Solo después, mirando las fotos, aquel azar se tornó coincidencia feliz para unos, y para otros, vaticinio o revelación. Pero, aquellas palomas de la noche del ocho de enero de 1959 en el antiguo cuartel de Columbia, no tienen, como nada de lo que sucedió allí, olvido posible.
Exactamente sesenta años antes, en aquel sitio entonces a media distancia de La Habana, se levantaban las barracas donde se alojaron desde 1899 soldados norteamericanos, ocupantes del país.

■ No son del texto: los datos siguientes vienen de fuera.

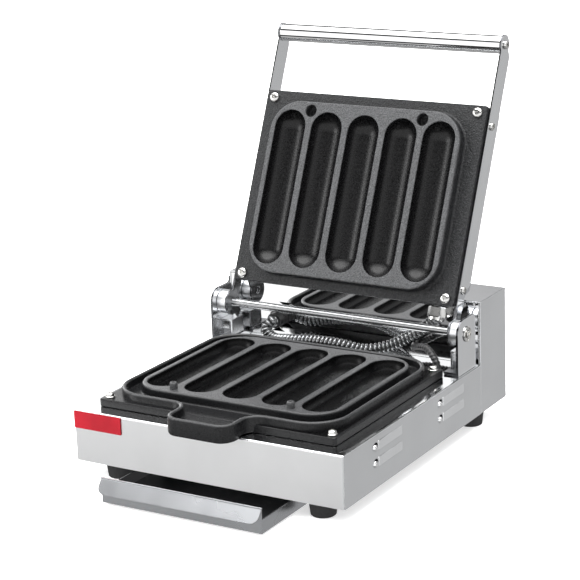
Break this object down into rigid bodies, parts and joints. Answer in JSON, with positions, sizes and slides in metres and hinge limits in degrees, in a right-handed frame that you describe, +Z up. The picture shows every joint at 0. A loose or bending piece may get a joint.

Allí estuvieron en prolongada estancia, asegurando el dominio imperial.
Luego, heredaron aquellas construcciones las unidades militares de la República. Fulgencio Batista, entre 1934 y 1944, tomó en sus manos aquel sitio. Las viejas barracas se convertirían, paso a paso, en edificaciones de concreto. “El Hombre” quiso entregarlas a los militares que lo secundaron en sus despóticas y criminales hazañas.
El lugar sería más que nunca el sitio donde radicaba el poder. Quien tuviera a Columbia, tenía a Cuba. El 10 de marzo de 1952, Batista y un grupo de sus más siniestros acólitos entraron en la fortaleza sin disparar un chícharo y desde allí, con la bendición del presidente de Estados Unidos, dominaron el país. Si la residencia del tirano golpista era el Palacio Presidencial, Columbia era el sostén de su poderío.
Por orden de Fidel, el comandante Camilo Cienfuegos toma la fortaleza el 2 de enero de 1959 y seis días después, ante una multitud nunca antes vista en La Habana, se estrena allí la Revolución en la capital. Los participantes se multiplicaron por miles y sumaron millones, teniendo en cuenta la transmisión por radio y televisión.
Cientos de periodistas cubrían el suceso. Las horas de la noche no bastaban y el acto se extendía a la madrugada.
El primero de enero, Fidel decía en su discurso en Santiago de Cuba que esta vez nada había podido impedir que entrara en la heroica ciudad el Ejército Rebelde, recordando cuando en la guerra de independencia los norteamericanos impidieron a Calixto García y a sus mambises el ingreso a aquella urbe que con su valor y esfuerzo habían conquistado.
Ahora, en este acto de La Habana, afirmaba: “Creo que si hicimos un ejército con doce hombres, y esos doce hombres están al frente de los mandos militares, creo que si le enseñamos a nuestro ejército que a un prisionero jamás se le asesinaba, que a un herido jamás se le abandonaba, que a un preso jamás se le golpeaba, somos los hombres que podemos enseñar a todos los institutos armados de la República las mismas cosas que enseñamos a ese ejército”.
“Recuerdo que aquella noche la preocupación fundamental era la unidad de las fuerzas revolucionarias... Recuerdo que se hizo una apelación dramática a la unidad”, rememoraría años más tarde el Comandante en Jefe.
En medio de la noche, tres palomas volaron para posársele en el hombro al jefe de la Revolución, que tenía a su lado al inolvidable Camilo. Cientos de cámaras captaron la escena.
“Aquella increíble escena (era) para los creyentes una bendición de Dios, un milagro... para otros simbolizaba la paz. Pero la mayoría sabía que era un capricho de la naturaleza y presagiaba el destino de la Revolución y de Fidel, construir una sociedad culta, saludable, justa, libre y soberana, digna de aquella merecida demostración de confianza y cariño que le había dado el pueblo”, comentó el fotógrafo Jorge Oller a los periodistas Luis Báez y Pedro de la Hoz, en el libro de ambos Caravana de libertad.
Las palomas fueron sorpresa, allí donde todo era sorpresa; anuncio de que se iniciaba un tiempo nuevo. Columbia no fue más un cuartel. Se convirtió en una gran escuela y los niños, con sus libretas y lápices, sustituyeron a los militares y a sus fusiles.